The stress took its toll on the student, so she penned a letter to her parents.
“I read that and I broke down because it kind of — it kind of sounded like a suicide letter,” her father says. “We took action right away.”
Concerned, Magali’s parents went to Bishop Amat, where Rodriguez estimates they spent more than $10,000 a year to attend, to confront administrators.
“Yes, I get it’s a Catholic school, but not everybody there is Catholic, and not everybody there is straight,” Rodriguez says.
A statement from the high school reads in part, “Bishop Amat does not discriminate. Any student who is involved in a relationship may socialize appropriately on campus. However, as stated in the parent/student handbook, engaging in excessive displays of affection on campus is not permitted.”
But Magali contends that the rules were applied differently to straight couples.

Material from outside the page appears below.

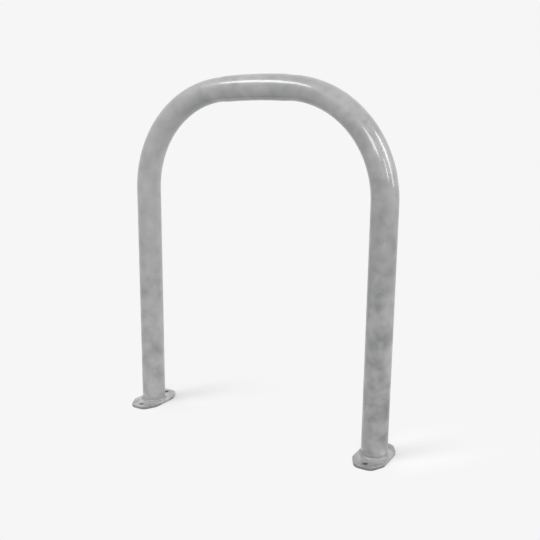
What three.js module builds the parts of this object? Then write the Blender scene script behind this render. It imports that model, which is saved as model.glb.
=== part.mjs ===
// A hoop bike rack for a pavement: one bent steel tube standing on two bolt-down base plates, held by a fillet weld
// round each foot and hot-dip galvanised as a whole. Millimetres, +Z up. The hoop stands in the XZ plane, and the
// origin is on the ground midway between its legs.
import * as THREE from "three";

// The hoop, bent from one length of round tube.
const TUBE_DIAMETER = 63.5;
const TUBE_WALL = 4;
const LEG_SPACING = 675;
const OVERALL_HEIGHT = 896;
const BEND_RADIUS = 256;
const CROWN_RADIUS = 1400;

// The tube flattens where it is bent. Its depth in the hoop's plane shrinks by a share that grows along each bend,
// and the shallow crown between them keeps a smaller one.
const BEND_FLAT_SHARE = 0.075;
const CROWN_FLAT_SHARE = 0.03;

// Each base plate: a long octagon across the hoop, with an anchor hole at each end and a drain hole under the tube,
// where the zinc runs out. The plate is set out from the tube, so that the weld and the anchors keep their room. The
// side margin runs from the tube to the long side, the reach from the tube to an anchor hole's centre, the end
// margin from there to the plate's end, and the land is what the drain hole leaves inside the tube's bore.
const PLATE_THICKNESS = 8;
const PLATE_SIDE_MARGIN = 8.9;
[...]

She claims she would see straight couples “making out or showing public displays of affection and not once did I see them get in trouble for that.”
After meeting with the school, the Rodriguez family says Magali will no longer attend.
“We want anybody, whatever they are, to be safe in that environment or to feel free. You know, that’s high school, they’re still kids,” Rodriguez says.
During the family’s meeting with administrators, Rodriguez suggested home-schooling as an option, so his daughter could finish her senior year and still graduate from Bishop Amat.
“I don’t want their name on my diploma,” Magali responded.